Could redemptions send 3crv (rather than LUSD) from the Curve pool when LUSD trades at > 1?

Could chicken-outs send 3crv (rather than LUSD)?

Price feedback control: Will bonding happen when we most need it, i.e. when LUSD > 1? Can we incentivize that?

Economic incentives

Will this system be attractive enough LUSD holders? Will the implied sLUSD yield be greater than the naked Stability Pool yield? One one hand the overall average yield is lower (due to using a mix of Curve and Stability Pool), but the yield per sLUSD is also amplified due to open bonds. Possible solution: launch with SP deposits only, and start making Curve deposits later.

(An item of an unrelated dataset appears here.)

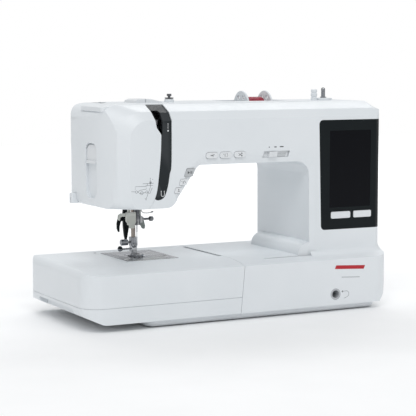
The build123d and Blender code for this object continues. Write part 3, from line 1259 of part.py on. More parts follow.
with BuildPart() as power_inlet:
    add(block(INLET_BACK, ARM_RIGHT, INLET[0], INLET[1], INLET[2], INLET[3]))
    cavity = (INLET[0] + 4.0, INLET[1] - 4.0, INLET[2] + 4.0, INLET[3] - 4.0)
    add(block(INLET_BACK + 3.0, ARM_RIGHT + 5.0, *cavity), mode=Mode.SUBTRACT)
    pin_z = (INLET[2] + INLET[3]) / 2
    for pin_y in ((INLET[0] + INLET[1]) / 2 - 5.0, (INLET[0] + INLET[1]) / 2 + 5.0):
        add(rod_x(INLET_BACK + 3.0, INLET_BACK + 13.0, pin_y, pin_z, 1.3))
finish(power_inlet, "power_inlet")

SWITCH_MID = ((SWITCH[0] + SWITCH[1]) / 2, (SWITCH[2] + SWITCH[3]) / 2)
with BuildPart() as power_switch:
    with BuildSketch(Plane.XZ.offset(-SWITCH_MID[0] - 11.0)):
        with BuildLine():
            Polyline(
                (ARM_RIGHT - 6.5, SWITCH_MID[1] - 5.0),
                (ARM_RIGHT + 0.1, SWITCH_MID[1] - 7.4),
                (ARM_RIGHT - 0.3, SWITCH_MID[1]),
                (ARM_RIGHT + 2.9, SWITCH_MID[1] + 6.6),
                (ARM_RIGHT - 6.5, SWITCH_MID[1] + 5.0),
                close=True,
            )
        make_face()
    extrude(amount=22.0)
finish(power_switch, "power_switch")
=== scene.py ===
import json
import math

import bmesh
import bpy
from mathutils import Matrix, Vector


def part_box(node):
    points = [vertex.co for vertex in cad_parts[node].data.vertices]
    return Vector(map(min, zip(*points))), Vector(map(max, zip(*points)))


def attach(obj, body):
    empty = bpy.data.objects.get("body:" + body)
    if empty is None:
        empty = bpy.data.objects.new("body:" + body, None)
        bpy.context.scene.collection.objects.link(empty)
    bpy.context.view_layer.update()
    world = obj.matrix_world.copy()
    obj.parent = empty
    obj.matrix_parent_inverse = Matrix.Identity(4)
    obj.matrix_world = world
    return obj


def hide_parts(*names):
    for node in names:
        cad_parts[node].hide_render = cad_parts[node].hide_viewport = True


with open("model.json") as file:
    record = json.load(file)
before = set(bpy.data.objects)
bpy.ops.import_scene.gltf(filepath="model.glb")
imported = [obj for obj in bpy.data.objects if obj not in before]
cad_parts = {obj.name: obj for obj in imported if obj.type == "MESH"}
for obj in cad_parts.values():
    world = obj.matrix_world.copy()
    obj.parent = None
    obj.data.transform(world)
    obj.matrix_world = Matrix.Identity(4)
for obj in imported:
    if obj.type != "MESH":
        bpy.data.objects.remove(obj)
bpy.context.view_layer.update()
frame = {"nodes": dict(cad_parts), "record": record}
MM = 0.001
CHASSIS = "chassis"
EAST, NORTH, UP = (1, 0, 0), (0, 1, 0), (0, 0, 1)

# ---------- materials ----------
TONE_SPREAD = (0.35, 0.65)
NOISE_RANGE = (0.3, 0.7)
EDGE_RANGE = (0.53, 0.6)
# Strength of the paled convex edges: partly wear, partly a painted highlight.
EDGE_WEAR_AND_HIGHLIGHT = 0.35
PLASTIC_IOR = 1.49


def blank(name):
    """A new material and its shader node."""
    mat = bpy.data.materials.new(name)
    mat.use_nodes = True
    return mat, mat.node_tree.nodes["Principled BSDF"]


def node(mat, kind, **sockets):
    """A new node with some of its input sockets set."""
    made = mat.node_tree.nodes.new(kind)
    for name, value in sockets.items():
        made.inputs[name.replace("_", " ")].default_value = value
    return made


def link(mat, out, into):
    """Joins an output socket to an input socket."""
    mat.node_tree.links.new(out, into)


def noise(mat, scale, detail=3.0, stretch=(1.0, 1.0, 1.0)):
    """Noise in the object's own metres, stretched along its axes."""
    place = node(mat, "ShaderNodeTexCoord")
    mapping = node(mat, "ShaderNodeMapping")
    mapping.inputs["Scale"].default_value = stretch
    texture = node(mat, "ShaderNodeTexNoise", Scale=scale, Detail=detail)
    link(mat, place.outputs["Object"], mapping.inputs["Vector"])
    link(mat, mapping.outputs["Vector"], texture.inputs["Vector"])
    return texture.outputs["Fac"]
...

Is there always a premium, as in LQTY Chicken Bonds? Given DEX liquidity is subject to redemptions, the premium seems to depend purely on the ratio of pending LUSD to acquired LUSD.

cvalkan commented 2 years ago

Thank you very much for the thorough analysis @RickGriff!

It's surprising that BProtocol.deposit is almost 3x as expensive as YearnLUSD.deposit.

Or, take a cut of LUSD and sLUSD when bonders chicken in/up. No swap required.

Although no swap is required, depositing the two tokens to an AMM like Uniswap could still be vulnerable to price manipulation attacks, couldn't it?

All POL is acquired, and none is permanent (since redemptions draw from both the SP and the Curve pool)

If we charge redemption fees and keep them separate, we could have at least some permanent POL contributing to the price premium.

Do we need to siphon off permanent liquidity, given that the primary goal is LUSD price stabilization (rather than acquiring POL)?

While I don't see acquiring permanent POL as a goal in and by itself, it would be good to know how long the acquired liquidity would last, i.e. when people would start redeeming.

Should chicken-outs pull from the original pool the bonder's deposit was sent to, or rather pull from the pool that helps the protocol most, based on LUSD price?

Would that mean that the bonder could get back nominally more/less than the deposited amount, or that he could get back e.g. USDC instead of LUSD?

In general, I expect chicken-out's to be rare and redemptions to (hopefully) only happen in the far future, so I'm not sure how much we should optimize for those cases.

Is there always a premium, as in LQTY Chicken Bonds? Given DEX liquidity is subject to redemptions, the premium seems to depend purely on the ratio of pending LUSD to acquired LUSD.

Yes, unless we could build up some premium through redemption fees.

Price feedback control: Will bonding happen when we most need it, i.e. when LUSD > 1? Can we incentivize that?

Not sure about this. In particular, if we launch with SP deposits only, bonding may even result in a higher LUSD price in the short term. Perhaps we should look at this as a mid-term or long-term solution than a quick peg fix.